= Task directions =
Filter the entries below, keeping only lines with the word "joints".

= Dataset excerpts =

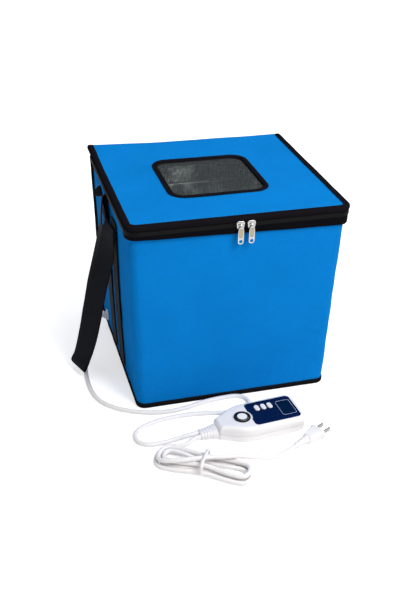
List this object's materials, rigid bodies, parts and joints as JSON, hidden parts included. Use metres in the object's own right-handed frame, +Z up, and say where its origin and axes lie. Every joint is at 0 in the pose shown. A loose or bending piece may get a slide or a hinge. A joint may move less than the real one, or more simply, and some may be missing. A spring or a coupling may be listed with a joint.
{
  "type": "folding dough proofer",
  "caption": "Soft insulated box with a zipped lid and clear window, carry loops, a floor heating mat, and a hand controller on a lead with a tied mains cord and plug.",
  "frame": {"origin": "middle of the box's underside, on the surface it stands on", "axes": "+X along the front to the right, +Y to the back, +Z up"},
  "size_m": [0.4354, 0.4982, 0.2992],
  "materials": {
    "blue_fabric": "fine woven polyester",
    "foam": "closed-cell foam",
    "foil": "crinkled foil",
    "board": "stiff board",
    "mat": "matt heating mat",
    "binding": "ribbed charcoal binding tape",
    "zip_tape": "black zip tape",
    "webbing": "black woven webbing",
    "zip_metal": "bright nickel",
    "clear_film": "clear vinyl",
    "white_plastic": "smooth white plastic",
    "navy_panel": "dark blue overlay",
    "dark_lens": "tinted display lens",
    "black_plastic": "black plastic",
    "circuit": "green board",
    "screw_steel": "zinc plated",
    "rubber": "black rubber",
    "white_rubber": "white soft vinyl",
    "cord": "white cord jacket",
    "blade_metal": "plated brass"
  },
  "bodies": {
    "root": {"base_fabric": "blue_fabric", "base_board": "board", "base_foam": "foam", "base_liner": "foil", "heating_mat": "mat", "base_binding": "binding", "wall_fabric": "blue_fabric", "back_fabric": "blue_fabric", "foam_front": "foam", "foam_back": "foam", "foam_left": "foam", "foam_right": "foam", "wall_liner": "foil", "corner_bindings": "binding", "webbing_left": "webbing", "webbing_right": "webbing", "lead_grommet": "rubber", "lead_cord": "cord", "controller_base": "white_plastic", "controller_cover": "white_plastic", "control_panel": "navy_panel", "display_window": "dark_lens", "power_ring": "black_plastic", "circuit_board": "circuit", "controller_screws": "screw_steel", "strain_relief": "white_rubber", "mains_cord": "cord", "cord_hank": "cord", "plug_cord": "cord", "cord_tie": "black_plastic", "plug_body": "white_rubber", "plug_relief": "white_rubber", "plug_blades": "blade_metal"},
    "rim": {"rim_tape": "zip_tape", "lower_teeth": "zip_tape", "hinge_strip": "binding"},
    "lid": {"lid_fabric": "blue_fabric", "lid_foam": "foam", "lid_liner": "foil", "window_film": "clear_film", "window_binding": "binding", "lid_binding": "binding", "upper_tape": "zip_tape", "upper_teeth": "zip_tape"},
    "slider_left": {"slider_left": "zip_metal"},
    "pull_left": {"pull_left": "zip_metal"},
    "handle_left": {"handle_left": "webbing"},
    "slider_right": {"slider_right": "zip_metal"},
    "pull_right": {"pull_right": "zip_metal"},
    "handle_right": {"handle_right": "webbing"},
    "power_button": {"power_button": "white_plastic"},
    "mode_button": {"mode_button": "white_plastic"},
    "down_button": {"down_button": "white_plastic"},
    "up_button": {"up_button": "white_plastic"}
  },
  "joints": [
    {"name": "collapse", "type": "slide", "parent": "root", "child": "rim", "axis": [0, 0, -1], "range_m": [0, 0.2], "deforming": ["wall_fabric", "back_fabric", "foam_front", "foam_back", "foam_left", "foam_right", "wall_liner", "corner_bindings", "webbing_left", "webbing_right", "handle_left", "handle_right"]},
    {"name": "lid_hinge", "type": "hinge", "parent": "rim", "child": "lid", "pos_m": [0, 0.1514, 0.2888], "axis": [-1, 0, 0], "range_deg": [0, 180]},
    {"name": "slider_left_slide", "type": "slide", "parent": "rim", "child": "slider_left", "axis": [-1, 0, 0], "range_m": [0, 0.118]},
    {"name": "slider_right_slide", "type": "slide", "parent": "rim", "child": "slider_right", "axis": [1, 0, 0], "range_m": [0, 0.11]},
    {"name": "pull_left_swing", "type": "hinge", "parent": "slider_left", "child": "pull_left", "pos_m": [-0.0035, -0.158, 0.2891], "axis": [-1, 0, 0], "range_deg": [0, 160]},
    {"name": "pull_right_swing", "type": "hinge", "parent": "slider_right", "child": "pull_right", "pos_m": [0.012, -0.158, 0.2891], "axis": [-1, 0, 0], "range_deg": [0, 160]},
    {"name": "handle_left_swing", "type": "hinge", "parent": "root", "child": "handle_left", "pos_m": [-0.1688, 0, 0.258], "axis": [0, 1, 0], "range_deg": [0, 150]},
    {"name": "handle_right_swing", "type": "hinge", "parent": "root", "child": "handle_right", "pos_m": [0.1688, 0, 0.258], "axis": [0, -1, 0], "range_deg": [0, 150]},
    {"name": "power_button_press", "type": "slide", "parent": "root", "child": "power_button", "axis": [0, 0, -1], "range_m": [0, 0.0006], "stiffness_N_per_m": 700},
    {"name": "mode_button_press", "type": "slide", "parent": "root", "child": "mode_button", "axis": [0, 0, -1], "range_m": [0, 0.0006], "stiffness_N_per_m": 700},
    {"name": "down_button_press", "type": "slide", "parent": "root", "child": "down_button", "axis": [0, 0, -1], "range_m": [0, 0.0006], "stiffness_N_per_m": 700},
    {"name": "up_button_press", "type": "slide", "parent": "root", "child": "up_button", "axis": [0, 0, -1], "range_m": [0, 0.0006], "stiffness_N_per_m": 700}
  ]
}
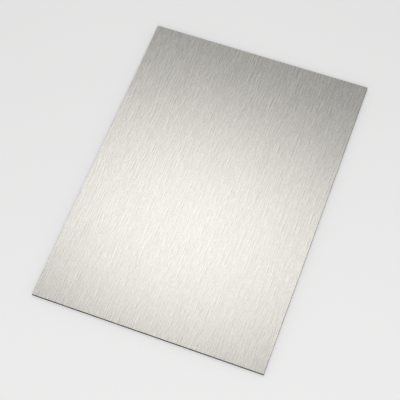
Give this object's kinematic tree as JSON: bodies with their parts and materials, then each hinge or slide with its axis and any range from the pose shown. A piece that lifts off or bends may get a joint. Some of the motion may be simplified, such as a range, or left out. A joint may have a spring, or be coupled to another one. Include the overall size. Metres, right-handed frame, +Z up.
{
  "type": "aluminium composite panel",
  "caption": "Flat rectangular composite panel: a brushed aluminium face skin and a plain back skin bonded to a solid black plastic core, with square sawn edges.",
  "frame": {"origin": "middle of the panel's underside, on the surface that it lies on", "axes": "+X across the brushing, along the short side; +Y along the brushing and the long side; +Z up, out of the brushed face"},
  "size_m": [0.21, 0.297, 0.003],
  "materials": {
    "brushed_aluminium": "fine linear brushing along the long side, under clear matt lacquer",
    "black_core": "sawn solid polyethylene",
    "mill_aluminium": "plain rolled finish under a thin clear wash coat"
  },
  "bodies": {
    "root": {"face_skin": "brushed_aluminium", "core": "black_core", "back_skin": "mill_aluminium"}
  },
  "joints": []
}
==
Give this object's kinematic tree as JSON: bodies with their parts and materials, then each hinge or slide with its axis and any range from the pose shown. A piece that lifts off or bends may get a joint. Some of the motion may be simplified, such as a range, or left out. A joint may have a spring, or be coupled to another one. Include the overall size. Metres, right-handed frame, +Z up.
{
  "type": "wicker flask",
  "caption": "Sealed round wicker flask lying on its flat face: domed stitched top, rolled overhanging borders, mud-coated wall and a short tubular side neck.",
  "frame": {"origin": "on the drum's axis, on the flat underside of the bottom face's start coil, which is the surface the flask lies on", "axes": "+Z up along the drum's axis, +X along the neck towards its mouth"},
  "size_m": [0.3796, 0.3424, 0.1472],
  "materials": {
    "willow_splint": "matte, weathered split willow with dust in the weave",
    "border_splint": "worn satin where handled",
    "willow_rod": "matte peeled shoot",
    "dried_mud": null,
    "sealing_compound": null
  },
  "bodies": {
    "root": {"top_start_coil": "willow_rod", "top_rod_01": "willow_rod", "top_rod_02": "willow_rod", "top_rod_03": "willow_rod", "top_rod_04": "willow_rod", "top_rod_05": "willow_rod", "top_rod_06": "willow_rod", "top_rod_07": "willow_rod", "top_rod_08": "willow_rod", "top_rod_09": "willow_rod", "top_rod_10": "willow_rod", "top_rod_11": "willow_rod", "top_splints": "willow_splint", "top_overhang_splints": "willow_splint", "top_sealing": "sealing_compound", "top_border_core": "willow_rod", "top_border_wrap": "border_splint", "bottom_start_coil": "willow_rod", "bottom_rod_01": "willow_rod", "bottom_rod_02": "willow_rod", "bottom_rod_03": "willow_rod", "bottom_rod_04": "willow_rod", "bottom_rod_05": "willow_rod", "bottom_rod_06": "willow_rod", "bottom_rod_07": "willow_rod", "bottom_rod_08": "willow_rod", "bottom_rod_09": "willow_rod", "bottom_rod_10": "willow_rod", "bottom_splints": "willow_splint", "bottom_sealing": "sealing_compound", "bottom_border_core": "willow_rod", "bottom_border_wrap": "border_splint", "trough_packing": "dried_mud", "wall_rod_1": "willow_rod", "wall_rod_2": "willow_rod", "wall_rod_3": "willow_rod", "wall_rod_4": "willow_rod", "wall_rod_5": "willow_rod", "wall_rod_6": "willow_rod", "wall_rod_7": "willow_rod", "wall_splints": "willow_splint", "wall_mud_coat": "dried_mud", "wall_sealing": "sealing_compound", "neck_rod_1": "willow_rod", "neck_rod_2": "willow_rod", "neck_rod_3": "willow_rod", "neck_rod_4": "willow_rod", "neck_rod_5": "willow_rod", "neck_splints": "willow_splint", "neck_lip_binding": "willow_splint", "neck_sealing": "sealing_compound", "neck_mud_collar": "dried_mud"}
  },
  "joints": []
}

= Finished answer =
List this object's materials, rigid bodies, parts and joints as JSON, hidden parts included. Use metres in the object's own right-handed frame, +Z up, and say where its origin and axes lie. Every joint is at 0 in the pose shown. A loose or bending piece may get a slide or a hinge. A joint may move less than the real one, or more simply, and some may be missing. A spring or a coupling may be listed with a joint.
  "joints": [
  "joints": []
  "joints": []